═══ SOURCE EXCERPT ═══

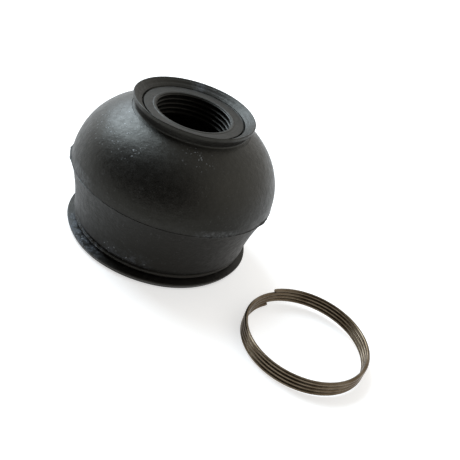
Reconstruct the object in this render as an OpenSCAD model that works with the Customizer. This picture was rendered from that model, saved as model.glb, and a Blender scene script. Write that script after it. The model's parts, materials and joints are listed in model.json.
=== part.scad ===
// Tie rod end dust boot with its wire retaining ring.
//
// The boot stands on its foot at the origin, with its axis along +Z. It is one rubber moulding,
// divided here into three zones so that it can lean with the ball stud: the foot that grips the
// joint housing, the thin wall that flexes, and the collar that seals on the stud.
// The retaining ring lies beside the boot, on the same surface.

/* [Foot] */
// Outside diameter of the foot's flange
flange_d = 38.1; // [37.5:0.1:40]
// Thickness of the flange at its rim
flange_t = 1.2; // [1:0.1:1.4]
// Outside diameter of the bead above the flange
bead_d = 36; // [35:0.2:36.6]
// Diameter of the opening that grips the joint housing
seat_d = 30; // [29:0.2:30.4]
// Height of the foot, up to where the wall begins to flex
foot_h = 5; // [4.5:0.1:6]

/* [Wall] */
// Diameter at the bottom of the skirt, above the bead
skirt_d = 36.4; // [35.6:0.2:37]
// How the skirt flares out: 1 is a straight cone, more keeps it upright for longer
skirt_flare = 1.6; // [1:0.1:2]
// Diameter at the parting line, the widest place
belly_d = 41.1; // [40:0.1:43]
// Height of the parting line
belly_z = 14.2; // [12:0.1:16]
// Thickness of the rubber wall
wall_t = 1.7; // [1.4:0.1:2]
// Fullness of the dome: 2 is an ellipse, less is flatter
dome_fullness = 2.05; // [1.8:0.01:2.3]
// How far the moulding flash stands out at the parting line
flash_w = 0.35; // [0.1:0.05:0.4]

/* [Collar] */
// Diameter at which the dome's outline would level off, if it ran on inside the collar
crown_d = 6; // [4:0.5:10]
// Height at which it would level off
crown_z = 29.2; // [28.6:0.05:29.3]
// Diameter of the collar's root, above the dome
neck_d = 22.6; // [22.2:0.1:23.2]
// Outside diameter of the lip
lip_d = 24.4; // [24:0.1:25]
// Height of the whole boot
boot_h = 29.8; // [29.5:0.1:30.5]
// Depth of the dish inside the lip
dish_depth = 1.2; // [1:0.1:1.4]
// Diameter of the stud bore, across the crests of its sealing ribs
bore_d = 14.6; // [13:0.1:15]
// Number of grooves round the stud bore, with a sealing rib above and below each
groove_count = 4; // [3:1:4]
// Distance from one sealing rib to the next
rib_pitch = 1; // [0.9:0.05:1.05]
// Depth of the grooves between the ribs
rib_depth = 0.45; // [0.3:0.05:0.6]

/* [Retaining ring] */
// Diameter of the wire
wire_d = 0.76; // [0.6:0.02:0.9]
// Gap between one turn and the next
wire_gap = 0.02; // [0.02:0.02:0.2]
// Diameter of the ring, from the middle of the wire
ring_d = 24.2; // [23:0.1:26]
// Number of turns
ring_turns = 3.985; // [2.5:0.005:4.5]
// Place of the ring's axis along X, to the right of the boot's
ring_x = 32.6; // [32:0.1:40]
// Place of the ring's axis along Y, where less than 0 is in front of the boot's
ring_y = -23.3; // [-30:0.1:-20]
// Direction of the wire's upper end, seen from the ring's axis
wire_end_angle = 122.5; // [0:0.5:360]

/* [Hidden] */

ROUND_FN = 180;
ARC_STEPS = 4;                  // straight steps in a round corner
RUBBER = [0.10, 0.10, 0.10];
RUBBER_LIGHT = [0.16, 0.16, 0.16];
SPRING_STEEL = [0.36, 0.31, 0.26];

// the foot
flange_r = flange_d / 2;
foot_edge_r = flange_r - 0.45;  // the flange's side flares out upwards by this much
bead_r = bead_d / 2;
seat_r = seat_d / 2;
lead_in = 0.4;                  // chamfer at the mouth of the opening
edge = 0.2;                     // broken corners of the flange
flange_rise = 0.25;             // the flange's top slopes up inwards by this much
slit_h = 0.25;                  // height of the slit between flange and bead
slit_r = seat_r + 1.4;          // bottom of that slit
nose_r = 0.45;                  // radius of the bead's round nose
crease_h = 0.55;                // height of the crease between bead and wall
crease_w = 0.7;                 // depth of that crease
skirt_edge = 0.3;               // bevel of the skirt's bottom edge
slit_z = flange_t + flange_rise;
bead_z = slit_z + slit_h + nose_r;
bead_top_z = bead_z + nose_r;
skirt_z = bead_top_z + crease_h;

// the wall
belly_r = belly_d / 2;
belly_in_r = belly_r - wall_t;
skirt_r = skirt_d / 2;
thin_z = foot_h + 2.4;          // above this height the skirt is as thin as the rest of the wall
flash_h = 0.3;                  // height of the flash at its root
SKIRT_STEPS = 12;               // straight steps in the skirt's outline
DOME_STEPS = 22;                // straight steps in the dome's outline

// the collar
crown_r = crown_d / 2;
neck_r = neck_d / 2;
fillet_r = 0.3;                 // hollow rounding between the collar's root and the dome
fillet_end = 248;               // direction in which the rounding meets the dome
lip_r = lip_d / 2;
lip_t = 0.9;                    // height of the lip's rim
lip_edge = 0.3;                 // rounding of the lip's rim
bore_r = bore_d / 2;
join_r = neck_r + 0.4;          // the collar ends and the wall begins at this radius
dish_z = boot_h - dish_depth;
dish_r = lip_r - 2.2;           // edge of the flat floor of the dish
bevel = 0.2;                    // bevel at the mouth of the bore
groove_w = 0.15;                // half width and depth of the groove round the dish's floor
bore_top_z = dish_z - bevel;
rib_land = 0.4;                 // height of a rib's crest
rib_flank = 0.15;               // height of a rib's sloping side
boss_z = bore_top_z - groove_count * rib_pitch - rib_land;
boss_edge = 0.6;                // broken corner round the bottom of the bore's boss

// the ring
ring_r = ring_d / 2;
wire_r = wire_d / 2;
wire_pitch = wire_d + wire_gap; // height that one turn climbs
WIRE_SIDES = 8;
STEPS_PER_TURN = 48;
tail_angle = 60;                // the lower end bends inwards over this angle
tail_in = 0.5;                  // and by this much
ring_steps = ceil(ring_turns * STEPS_PER_TURN);

// Points of a round corner or nose of radius r about the point middle, from one angle to another
function arc(middle, r, from, to) = [
    for (i = [0 : ARC_STEPS])
        let (angle = from + (to - from) * i / ARC_STEPS)
        middle + r * [cos(angle), sin(angle)]
];

// Radius of the skirt's outside at height z, from the crease up to the parting line
function skirt_radius(z) =
    skirt_r + (belly_r - skirt_r) * pow((z - skirt_z) / (belly_z - skirt_z), skirt_flare);

// Outline of the skirt upwards between two heights, inset by depth
function skirt(from_z, to_z, depth) = [
    for (i = [0 : SKIRT_STEPS])
        let (z = from_z + (to_z - from_z) * i / SKIRT_STEPS)
        [skirt_radius(z) - depth, z]
];

// Point on a dome from [wide_r, low_z] up and in to [narrow_r, high_z]; angle runs from 0 to 90
function dome_point(wide_r, low_z, narrow_r, high_z, angle) = [
    narrow_r + (wide_r - narrow_r) * pow(cos(angle), 2 / dome_fullness),
    low_z + (high_z - low_z) * sin(angle)
];

// Angle at which a dome that starts at wide_r reaches the radius r
function dome_angle(wide_r, r) = acos(pow((r - crown_r) / (wide_r - crown_r), dome_fullness / 2));

// Point on the dome's outside or inside, part of the way from the parting line to the radius r
function outer_point(r, part) =
    dome_point(belly_r, belly_z, crown_r, crown_z, dome_angle(belly_r, r) * part);
function inner_point(r, part) =
    dome_point(belly_in_r, belly_z, crown_r, crown_z - wall_t, dome_angle(belly_in_r, r) * part);

join_point = outer_point(join_r, 1);
join_in_point = inner_point(join_r, 1);
neck_z = outer_point(neck_r, 1).y + 0.2;

// The wall's outer outline, upwards from the parting line
function outer_dome() = [for (i = [0 : DOME_STEPS]) outer_point(join_r, i / DOME_STEPS)];

// The wall's inner outline, downwards from the collar
function inner_dome() = [for (i = [DOME_STEPS : -1 : 0]) inner_point(join_r, i / DOME_STEPS)];

// One sealing rib, downwards from its top at height z, with the groove below it
function rib(z) = [
    [bore_r, z],
    [bore_r, z - rib_land],
    [bore_r + rib_depth, z - rib_land - rib_flank],
    [bore_r + rib_depth, z - rib_pitch + rib_flank]
];

// Height of the wire's middle, where turn counts down from the upper end
function wire_z(turn) = wire_r + (ring_turns - turn) * wire_pitch;

// Radius of the wire's middle: the lower end bends inwards
function wire_run(turn) =
    let (left = (ring_turns - turn) * 360)
    ring_r - tail_in * pow(max(0, 1 - left / tail_angle), 2);

// One point on the wire's surface, side degrees round its middle
function wire_point(turn, side) =
    let (
        angle = wire_end_angle - 360 * turn,
        r = wire_run(turn) + wire_r * cos(side)
    )
    [r * cos(angle), r * sin(angle), wire_z(turn) + wire_r * sin(side)];

// The foot: flange, slit, bead, and the start of the skirt, round the housing's opening
module boot_foot() {
    color(RUBBER)
    rotate_extrude($fn = ROUND_FN)
    polygon(concat(
        [
            [seat_r + lead_in, 0],
            [foot_edge_r - edge, 0],
            [foot_edge_r, edge]
        ],
        arc([flange_r - edge, flange_t - edge], edge, 0, 90),
        [
            [slit_r, slit_z],
            [slit_r, slit_z + slit_h]
        ],
        arc([bead_r - nose_r, bead_z], nose_r, -90, 90),
        [
            [skirt_r - crease_w, bead_top_z],
            [skirt_r - crease_w, skirt_z],
            [skirt_r - skirt_edge, skirt_z]
        ],
        skirt(skirt_z + skirt_edge, foot_h, 0),
        [
            [seat_r, foot_h],
            [seat_r, lead_in]
        ]
    ));
}

// The flexing wall: the skirt up to the parting line, and the dome above it
module boot_wall() {
    color(RUBBER_LIGHT)
    rotate_extrude($fn = ROUND_FN)
    polygon(concat(
        [[seat_r, foot_h]],
        skirt(foot_h, belly_z - flash_h / 2, 0),
        [
            [belly_r + flash_w, belly_z - flash_h / 8],
            [belly_r + flash_w, belly_z + flash_h / 8]
        ],
        [for (p = outer_dome()) if (p.y > belly_z + flash_h / 2) p],
        inner_dome(),
        skirt(belly_z - flash_h, thin_z, wall_t)
    ));
}

// The collar: the dished lip, and the ribbed bore that seals on the stud
module boot_collar() {
    color(RUBBER)
    rotate_extrude($fn = ROUND_FN)
    polygon(concat(
        [
            join_in_point,
            join_point
        ],
        arc([neck_r + fillet_r, neck_z], fillet_r, fillet_end, 180),
        [[lip_r - lip_edge, boot_h - lip_t]],
        arc([lip_r - lip_edge, boot_h - lip_edge], lip_edge, -45, 90),
        [
            [dish_r + 2 * groove_w, dish_z + groove_w],
            [dish_r + groove_w, dish_z - groove_w],
            [dish_r, dish_z],
            [bore_r + bevel, dish_z]
        ],
        [for (i = [0 : groove_count - 1]) each rib(bore_top_z - i * rib_pitch)],
        [
            [bore_r, boss_z + rib_land],
            [bore_r, boss_z],
            [join_r - boss_edge, boss_z],
            [join_r, boss_z + boss_edge]
        ]
    ));
}

// The retaining ring: one wire wound in a close helix, with both ends free
module retaining_ring() {
    turn_step = ring_turns / ring_steps;
    side_step = 360 / WIRE_SIDES;
    last = ring_steps * WIRE_SIDES;
    color(SPRING_STEEL)
    translate([ring_x, ring_y, 0])
    polyhedron(
        points = [
            for (i = [0 : ring_steps], j = [0 : WIRE_SIDES - 1])
                wire_point(i * turn_step, j * side_step)
        ],
        faces = concat(
            [[for (j = [0 : WIRE_SIDES - 1]) j]],
            [
                for (i = [0 : ring_steps - 1], j = [0 : WIRE_SIDES - 1])
                    let (
                        k = (j + 1) % WIRE_SIDES,
                        here = i * WIRE_SIDES,
                        next = here + WIRE_SIDES
                    )
                    each [
                        [here + j, next + j, next + k],
                        [here + j, next + k, here + k]
                    ]
            ],
            [[for (j = [WIRE_SIDES - 1 : -1 : 0]) last + j]]
        )
    );
}

boot_foot();
boot_wall();
boot_collar();
retaining_ring();
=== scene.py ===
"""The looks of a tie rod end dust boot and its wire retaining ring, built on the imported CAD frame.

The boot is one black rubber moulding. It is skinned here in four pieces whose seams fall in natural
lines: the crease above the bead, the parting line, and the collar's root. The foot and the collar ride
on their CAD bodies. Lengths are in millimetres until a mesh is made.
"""

import json
import math

import bpy
import numpy as np
from mathutils import Matrix, Vector


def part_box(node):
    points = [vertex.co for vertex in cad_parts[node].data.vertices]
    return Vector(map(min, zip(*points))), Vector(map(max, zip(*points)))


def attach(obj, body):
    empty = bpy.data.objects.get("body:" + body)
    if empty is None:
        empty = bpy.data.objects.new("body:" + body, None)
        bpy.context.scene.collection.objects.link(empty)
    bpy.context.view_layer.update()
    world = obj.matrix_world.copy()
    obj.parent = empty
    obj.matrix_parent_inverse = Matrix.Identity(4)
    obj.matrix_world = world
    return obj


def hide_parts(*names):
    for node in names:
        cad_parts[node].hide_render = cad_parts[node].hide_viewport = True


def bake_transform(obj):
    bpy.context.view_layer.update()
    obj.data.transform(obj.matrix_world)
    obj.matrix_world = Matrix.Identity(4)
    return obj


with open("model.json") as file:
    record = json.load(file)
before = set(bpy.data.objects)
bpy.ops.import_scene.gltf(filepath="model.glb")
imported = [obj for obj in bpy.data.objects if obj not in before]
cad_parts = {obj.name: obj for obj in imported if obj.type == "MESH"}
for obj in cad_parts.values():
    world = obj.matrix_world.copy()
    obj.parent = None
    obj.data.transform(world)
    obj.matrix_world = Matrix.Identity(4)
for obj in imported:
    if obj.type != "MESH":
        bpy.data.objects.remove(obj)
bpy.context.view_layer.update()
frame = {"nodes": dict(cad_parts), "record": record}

MM = 0.001
REST = "rest_mm"            # attribute with each point's place at rest, which the materials read

# ---------------------------------------------------------------- sizes from the frame
MOUNTS = {m["name"]: m for m in frame["record"]["mounts"]}


def low_corner(node):
    """Lowest corner of a CAD node's box, in millimetres."""
    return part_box(node)[0] / MM


def high_corner(node):
    """Highest corner of a CAD node's box, in millimetres."""
    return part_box(node)[1] / MM


def widest_height(node):
    """Height at which a turned CAD node is widest, in millimetres."""
    points = np.array([v.co for v in frame["nodes"][node].data.vertices]) / MM
    radius = np.hypot(points[:, 0], points[:, 1])
    return float(points[radius > radius.max() - 0.01, 2].mean())


SEAT_R = MOUNTS["housing_seat"]["dims"]["r_mm"]
BORE_R = MOUNTS["stud_seal"]["dims"]["r_mm"]
DISH_Z = MOUNTS["collar_face"]["pos_m"][2] / MM
FLANGE_R = high_corner("boot_foot").x
FOOT_H = high_corner("boot_foot").z
CAD_FLASH = 0.35            # the flash in the CAD stands out from the widest line by this much
BELLY_R = high_corner("boot_wall").x - CAD_FLASH
BELLY_Z = widest_height("boot_wall")
LIP_R = high_corner("boot_collar").x
BOOT_H = high_corner("boot_collar").z
RING_LOW = low_corner("retaining_ring")
RING_HIGH = high_corner("retaining_ring")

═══

OBJECTIVE –
Start with the line that contains "color(SPRING_STEEL)" and end with the line that contains "bpy.context.scene.collection.objects.link(empty)"; give those lines again exactly, and no others.

RESULT BELOW –
    color(SPRING_STEEL)
    translate([ring_x, ring_y, 0])
    polyhedron(
        points = [
            for (i = [0 : ring_steps], j = [0 : WIRE_SIDES - 1])
                wire_point(i * turn_step, j * side_step)
        ],
        faces = concat(
            [[for (j = [0 : WIRE_SIDES - 1]) j]],
            [
                for (i = [0 : ring_steps - 1], j = [0 : WIRE_SIDES - 1])
                    let (
                        k = (j + 1) % WIRE_SIDES,
                        here = i * WIRE_SIDES,
                        next = here + WIRE_SIDES
                    )
                    each [
                        [here + j, next + j, next + k],
                        [here + j, next + k, here + k]
                    ]
            ],
            [[for (j = [WIRE_SIDES - 1 : -1 : 0]) last + j]]
        )
    );
}

boot_foot();
boot_wall();
boot_collar();
retaining_ring();
=== scene.py ===
"""The looks of a tie rod end dust boot and its wire retaining ring, built on the imported CAD frame.

The boot is one black rubber moulding. It is skinned here in four pieces whose seams fall in natural
lines: the crease above the bead, the parting line, and the collar's root. The foot and the collar ride
on their CAD bodies. Lengths are in millimetres until a mesh is made.
"""

import json
import math

import bpy
import numpy as np
from mathutils import Matrix, Vector


def part_box(node):
    points = [vertex.co for vertex in cad_parts[node].data.vertices]
    return Vector(map(min, zip(*points))), Vector(map(max, zip(*points)))


def attach(obj, body):
    empty = bpy.data.objects.get("body:" + body)
    if empty is None:
        empty = bpy.data.objects.new("body:" + body, None)
        bpy.context.scene.collection.objects.link(empty)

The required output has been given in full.